An integrated computational framework for diversity-sensitive personalized medicine

Diversity in biological, social, and environmental factors plays a central role in shaping brain health and disease. Distinct brain disorders frequently exhibit overlapping clinical phenotypes, despite arising from heterogeneous biological and contextual mechanisms. This convergence challenges conventional, population-averaged approaches, which often fail to capture interindividual variability and lead to limited reproducibility, weak translational potential, and inadequate tools for individual-level characterization. To address these gaps, we propose an integrative computational framework that unites normative models of brain aging ("brain clocks"), high-order interactions, and whole-brain modeling. Brain clocks estimate individualized brain health scores by comparing observed brain features to normative agebased trajectories. Brain high-order interactions capture functional dependencies beyond pairwise connectivity, offering sensitive biomarkers that reflect system-level diversity in aging and neurodegeneration.
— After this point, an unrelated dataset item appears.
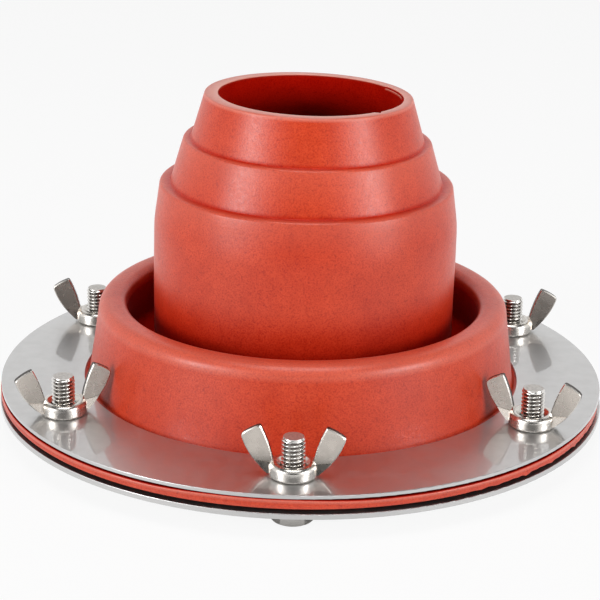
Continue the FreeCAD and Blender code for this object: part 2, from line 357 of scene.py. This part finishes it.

Whole-brain modeling uses theory-based simulations of individual brain dynamics, supporting the inference of latent mechanisms and the evaluation of targeted perturbations in silico. Together, these approaches form a synergistic framework: normative models provide personalized baselines, high-order interactions enhance sensitivity to complex alterations, and whole-brain simulations enable causal insight and guide potential interventions. By embedding interindividual variability and contextual diversity into each computational layer, this framework moves the field toward precision neuroscience, where assessment, understanding, and treatment are tailored to the individuals' unique biological and social profiles.